Installation of the readout electronics for the various subdetector systems began in the cavern in early 2007, soon after the arrival of the first large segments. There were sufficient components fully installed by May for commissioning teams to begin a series of “global runs” – over several days at the end of each month – using cosmic rays to trigger the readout. Their aim was to increase functionality and scale with each run, as additional components became available. The complete detector should be ready by May 2008 for the ultimate test in its final configuration with the magnetic field at its nominal value.


At the time of the first global run, on 24–30 May 2007, only one subdetector – half of the forward hadron calorimeter (HF+), which was the first piece to be lowered – was ready to participate (figure 2). It was accompanied by the global trigger, a reduced set of the final central data acquisition (DAQ) hardware installed in the service cavern, and data-quality monitoring (DQM) services to monitor the HF and the trigger. While this represented only a small fraction of the complete CMS detection system, the run marked a major step forward when it recorded the first data with CMS in its final position.

This initial global run confirmed the operation of the HF from the run-control system through to the production global triggers and delivery of data to the storage manager in the cavern. It demonstrated the successful concurrent operation of DQM tasks for the hadron calorimeter and the trigger, and real-time visualization of events by the event display. The chain of hardware and software processes governing the data transfer to the Tier-0 processing centre at CERN’s Computer Centre (the first level of the four-tier Grid-based data distribution system) already worked without problems from this early stage. Moreover, the central DAQ was able to run overnight without interruption.

The June global run saw the first real cosmic-muon triggers. By this time, the chambers made of drift tubes (DTs) for tracking muons through the central barrel of CMS were ready to participate. One forward hadron calorimeter (HF) plus a supermodule of the electromagnetic calorimeter (which at the time was being inserted in the CMS barrel) also joined in the run, which proved that the procedures to read out multiple detectors worked smoothly.

July’s run focused more on upgrading the DAQ software towards its final framework and included further subdetectors, in particular the resistive plate chambers (RPCs) in the muon barrel, which are specifically designed to provide additional redundancy to the muon triggers. This marked the successful upgrade to the final DAQ software architecture and integration of the RPC system.


The first coincidence between two subsystems was a major aim for the global run in August. For the first time, the run included parts of the barrel electromagnetic calorimeter (ECAL) with their final cabling, which were timed in to the DT trigger.
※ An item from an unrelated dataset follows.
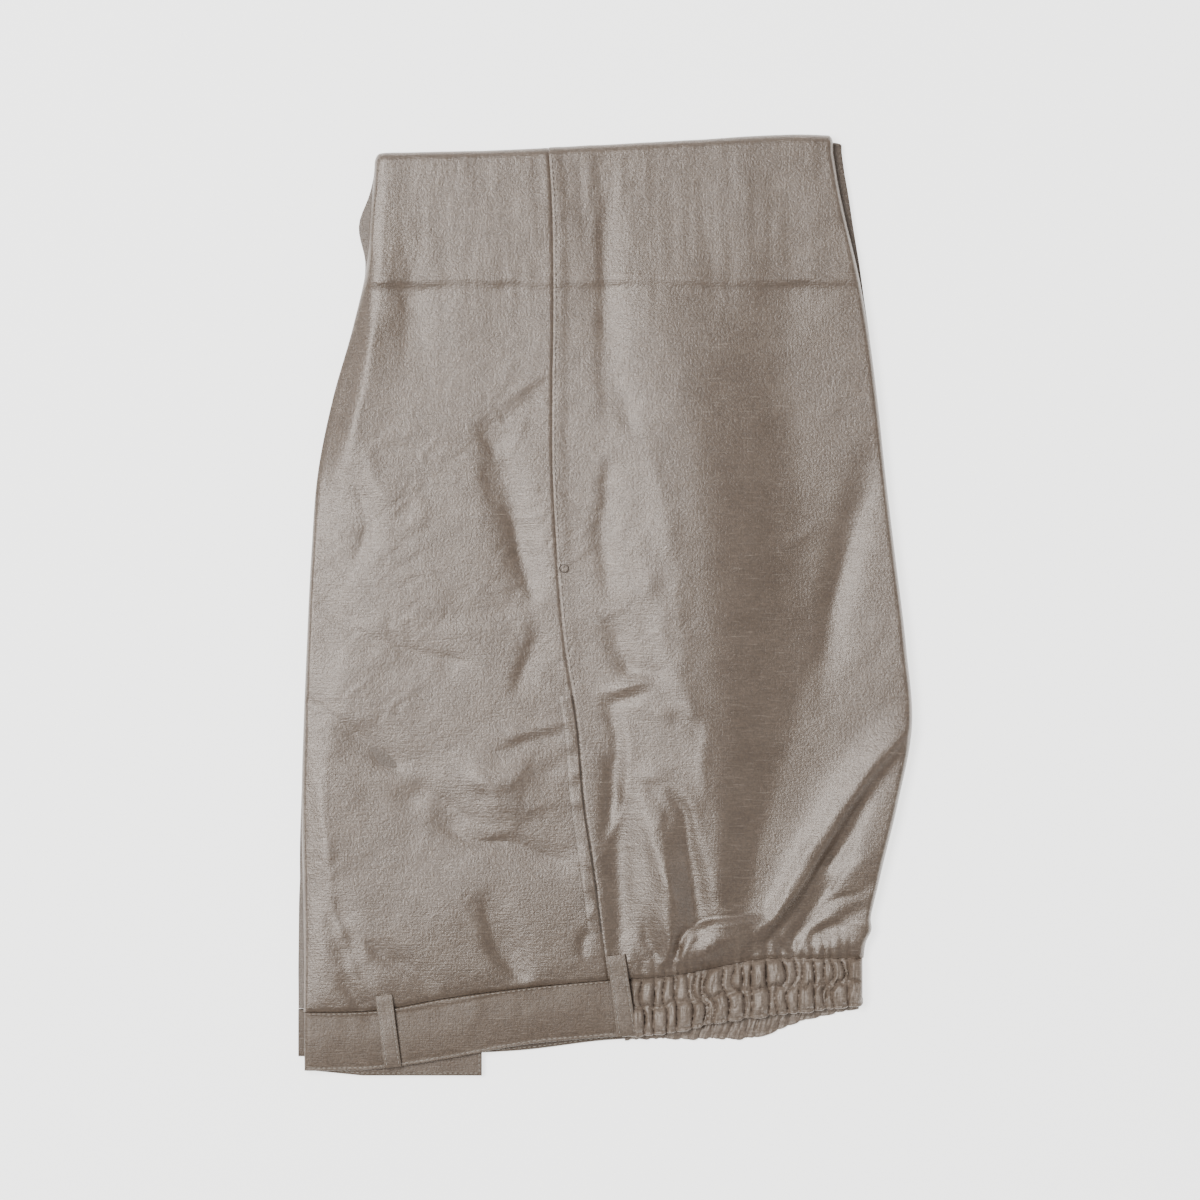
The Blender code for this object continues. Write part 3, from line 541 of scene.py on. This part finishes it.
def makeSilk(key):
    look = silk[key]
    cloth, shader = newMaterial(key + "Silk")
    nodes, links = cloth.node_tree.nodes, cloth.node_tree.links
    spot = nodes.new("ShaderNodeTexCoord")

    def noise(size, detail, roughness):
        mapping = nodes.new("ShaderNodeMapping")
        setInputs(mapping, {"Scale": tuple(1 / s for s in size)})
        links.new(spot.outputs["Object"], mapping.inputs["Vector"])
        texture = nodes.new("ShaderNodeTexNoise")
        setInputs(texture, {"Scale": 1.0, "Detail": detail, "Roughness": roughness})
        links.new(mapping.outputs["Vector"], texture.inputs["Vector"])
        return texture.outputs["Fac"]

    def ramp(source, low, high, lowColour, highColour=(1.0, 1.0, 1.0)):
        steps = nodes.new("ShaderNodeValToRGB")
        for stop, place, shade in zip(steps.color_ramp.elements, (low, high), (lowColour, highColour)):
            stop.position = place
            stop.color = (*shade, 1)
        links.new(source, steps.inputs["Fac"])
        return steps.outputs["Color"]

    def blend(kind, first, second):
        mix = nodes.new("ShaderNodeMix")
        mix.data_type = "RGBA"
        mix.blend_type = kind
        setInputs(mix, {"Factor": 1.0})
        links.new(first, mix.inputs["A"])
        links.new(second, mix.inputs["B"])
        return mix.outputs["Result"]

    def calc(kind, first, second):
        step = nodes.new("ShaderNodeMath")
        step.operation = kind
        links.new(first, step.inputs[0])
        if isinstance(second, float):
            step.inputs[1].default_value = second
        else:
            links.new(second, step.inputs[1])
        return step.outputs[0]

    slub = noise((silk["slubLength"], silk["slubHeight"], 0.01), 3.0, 0.6)
    thread = noise((silk["slubLength"] * 0.4, silk["slubHeight"] * 0.45, 0.01), 2.0, 0.5)
    warp = noise((silk["grain"] * 0.6, 0.012, 0.01), 2.0, 0.5)
    grain = noise((silk["grain"],) * 3, 3.0, 0.65)
    patch = noise((0.022, 0.016, 0.02), 3.0, 0.55)
    base = ramp(patch, 0.32, 0.68, look["dark"], look["light"])
    slubTone = ramp(slub, 0.56, 0.72, (0.92, 0.92, 0.92))
    threadTone = ramp(thread, 0.40, 0.62, (0.80, 0.80, 0.79))
    grainTone = ramp(grain, 0.40, 0.60, (0.70, 0.69, 0.68))
    slubLight = ramp(slub, 0.60, 0.74, (0.0, 0.0, 0.0), (0.12, 0.108, 0.096))
    colour = blend("ADD", base, slubLight)
    for tone in (slubTone, threadTone, grainTone):
        colour = blend("MULTIPLY", colour, tone)
    links.new(colour, shader.inputs["Base Color"])
    weave = calc("MULTIPLY", slub, 0.9)
    for source, share in ((thread, 0.5), (grain, 1.9), (warp, 0.35)):
        weave = calc("ADD", weave, calc("MULTIPLY", source, share))
    bump = nodes.new("ShaderNodeBump")
    setInputs(bump, {"Strength": 1.0, "Distance": silk["bump"]})
    links.new(weave, bump.inputs["Height"])
    links.new(bump.outputs["Normal"], shader.inputs["Normal"])
    rough = nodes.new("ShaderNodeMapRange")
    setInputs(rough, {"To Min": look["rough"] - 0.05, "To Max": look["rough"] + 0.07})
    links.new(grain, rough.inputs["Value"])
    links.new(rough.outputs["Result"], shader.inputs["Roughness"])
    setInputs(shader, {
        "IOR": look["shine"], "Specular IOR Level": 0.5, "Specular Tint": (*silk["tint"], 1),
        "Sheen Weight": 0.12, "Sheen Roughness": 0.4,
    })
    return cloth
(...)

The regular transfer of the data to the Tier-0 centre and some Tier-1s had now become routine.

By September, the commissioning team was able to exercise the full data chain from front-end readout for all types of subdetector through to Tier-1, Tier-2 and even Tier-3 centres, with data becoming available at the Tier-1 in Fermilab in less than an hour. The latter allowed collaboration members in Fermilab to participate in remote data-monitoring shifts via the Fermilab Remote Operations Centre. On the last day of the run, the team managed to insert a fraction of the readout modules for the tracker (working in emulation mode, given that the actual tracker was not yet installed) into the global run, together with readout for the muon DTs and RPCs – with the different muon detectors all contributing to the global muon trigger.
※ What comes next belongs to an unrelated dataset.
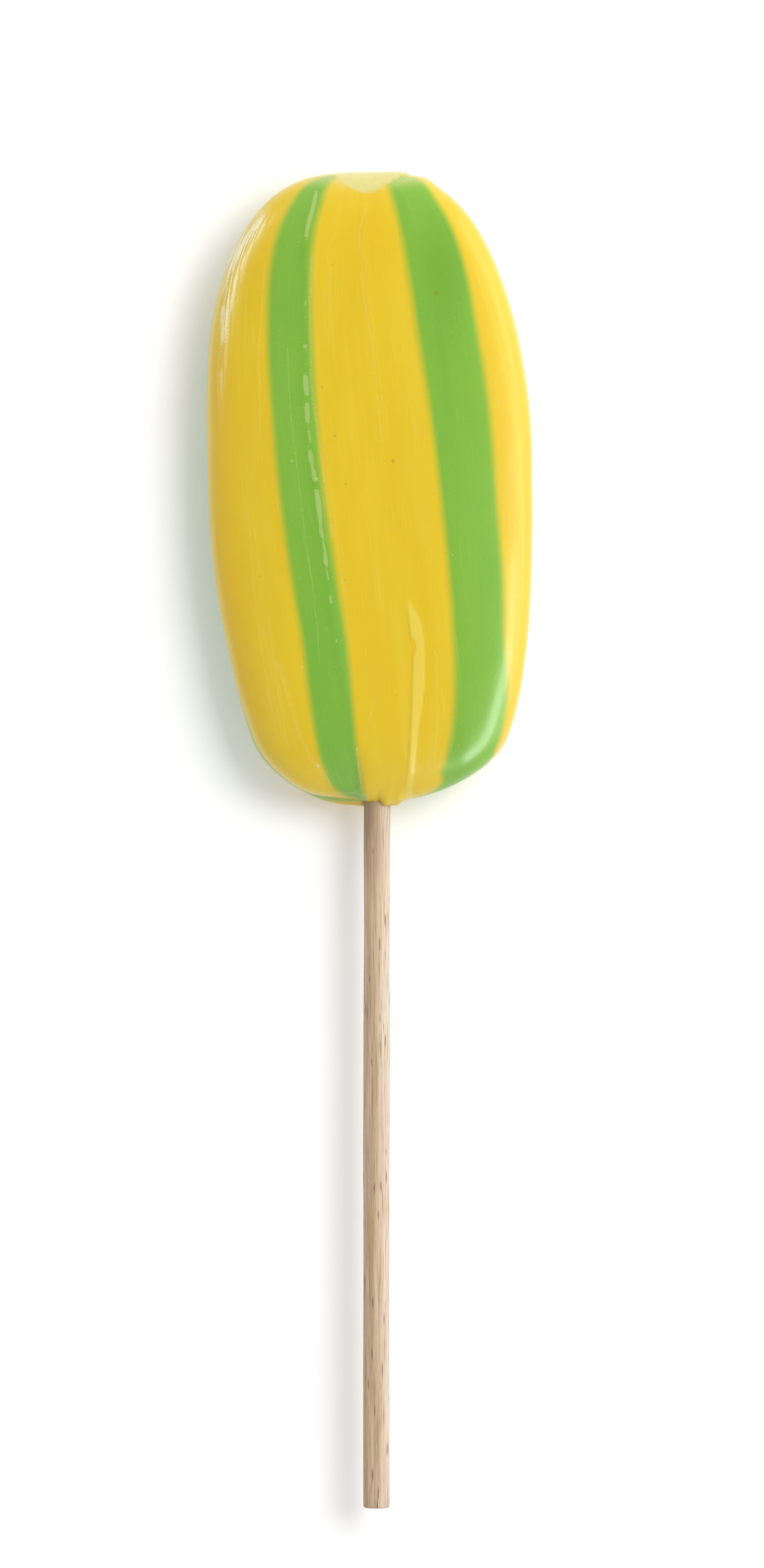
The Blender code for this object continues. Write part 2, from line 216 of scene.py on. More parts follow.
YELLOW = colour(0.73, 0.525, 0.014)
DEEP_YELLOW = colour(0.71, 0.495, 0.010)
LIGHT_YELLOW = colour(0.73, 0.545, 0.030)
STREAK_YELLOW = colour(0.80, 0.63, 0.085)
GREEN = colour(0.187, 0.430, 0.040)
WARM_GREEN = colour(0.215, 0.445, 0.038)
LIGHT_GREEN = colour(0.220, 0.450, 0.055)
DEEP_GREEN = colour(0.165, 0.370, 0.022)
STREAK_GREEN = colour(0.30, 0.52, 0.10)
CORE = colour(0.66, 0.58, 0.19)
LIGHT_CORE = colour(0.68, 0.62, 0.24)
FLAP_HIGHLIGHT_YELLOW = colour(0.78, 0.66, 0.14)
AMBER = colour(0.74, 0.485, 0.004)
PALE_LINE = colour(0.75, 0.72, 0.38)
BLOOM_GLINT_WHITE = colour(0.95, 0.90, 0.62)
GOLD_LINE = colour(0.72, 0.52, 0.03)
SPOT_BROWN = colour(0.30, 0.20, 0.01)
BEECH = colour(0.485, 0.315, 0.165)
PALE_BEECH = colour(0.61, 0.465, 0.31)
PAINTED_SHEEN_BEECH = colour(0.70, 0.62, 0.52)
PINK_BEECH = colour(0.48, 0.32, 0.20)
FIBRE_BROWN = colour(0.30, 0.19, 0.105)
FLECK_BROWN = colour(0.17, 0.10, 0.055)

# Each sugar's tones: two in wide patches, two paler ones in streaks, and a deep one for deep patches and
# painted shade.
YELLOWS = (YELLOW, DEEP_YELLOW, LIGHT_YELLOW, STREAK_YELLOW, AMBER)
GREENS = (GREEN, WARM_GREEN, LIGHT_GREEN, STREAK_GREEN, DEEP_GREEN)
CANDY_SURFACE = {
    "Subsurface Weight": 0.4,
    "Subsurface Radius": (1.0, 0.7, 0.15),
    "Subsurface Scale": 0.0016,
    "IOR": 1.5,
    "Coat Weight": 0.2,
    "Coat Roughness": 0.12,
}
FLOOR_SURFACE = {
    "Roughness": 0.9,
    "Specular IOR Level": 0.1,
    "Emission Color": (1, 1, 1, 1),
    "Emission Strength": FLOOR_GLOW,
}

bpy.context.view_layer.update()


# Small helpers.


def smooth(value, low, high):
    """0 below low, 1 above high, and an even curve between them."""
    share = np.clip((value - low) / (high - low), 0, 1)
    return share * share * (3 - 2 * share)


def bump(distance, width):
    return np.exp(-((distance / width) ** 2))


def eased(route, y, reach=2.5):
    """The x of a route at each y, with the route's corners rounded."""
    xs, ys = zip(*route)
    nearby = y[:, None] + np.linspace(-reach, reach, 7)
    return np.interp(nearby, ys, xs).mean(axis=1)


def rolling(x, y, wavelength, seed):
    """Soft seeded unevenness between about -1 and 1."""
    rng = np.random.default_rng(seed)
    total = np.zeros_like(x)
    for _ in range(6):
        angle, phase = rng.uniform(0, 2 * math.pi, 2)
        step = 2 * math.pi / (wavelength * rng.uniform(0.7, 1.6))
        total += np.sin(step * (x * math.cos(angle) + y * math.sin(angle)) + phase)
    return total / 3.5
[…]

The scale of the operation was by now comparable to that achieved above ground with the Magnet Test and Cosmic Challenge in the summer of 2006. Moreover, as synchronization of different components for the random arrival times of cosmic-muon events is more complex than for the well timed collisions in the LHC, the ease in synchronizing the different triggers during this run was a good augur for the future.


The global-run campaign resumed again on 26 November. The principal change here was to use a larger portion of the final DAQ hardware on the surface rather than the mini-DAQ system. By this time the participating detector subsystems included all of the HCAL (as well as the luminosity system), four barrel ECAL supermodules, the complete central barrel wheel of muon DTs, and four sectors of RPCs on two of the barrel wheels. For the first time, a significant fraction of the readout for the final detector was taking part. The high-level trigger software unpacked nearly all the data during the run, ran local reconstructions in the muon DTs and ECAL barrel and created event streams enriched with muons pointing to the calorimeters. Prompt reconstruction took place on the Tier-0 processors and performed much of the reconstruction planned for LHC collisions.


To exercise the full data chain, the November run included a prototype tracking system, the “rod-in-a-box” (RIB), which contained six sensor modules of the strip tracking system. The experience in operating the RIB inside CMS provided a head-start for operation using the complete tracker once it is fully installed and cabled in early 2008 (see CMS installs the world’s largest silicon detector). The team also brought the final RPC trigger into operation, synchronizing it with the DT trigger and readout.

Installation in the CMS cavern continued apace, with the final segment – the last disc of the endcaps – lowered on 22 January 2008 (figure 5). The aim is to have sufficient cabling and services to read out more than half of CMS by March, including a large fraction of the tracker.

All seven Tier-1 centres have been involved since December, ranging from the US to Asia. In April, this worldwide collaboration will be exercised further with continuous 24 hour running, during which collaboration members in the remote laboratories will participate in data monitoring and analysis via centres such as the Fermilab ROC, as well as in a new CMS Centre installed in the old PS control room at CERN. By that stage, it will be true to say that the sun never sets on CMS data processing, as the collaboration puts in the final effort for the ultimate global run with the CMS wheels and discs closed and the magnet switched on before the first proton–proton collisions in the LHC.

• The authors are deeply indebted to the tremendous effort of their collaborators in preparing the CMS experiment.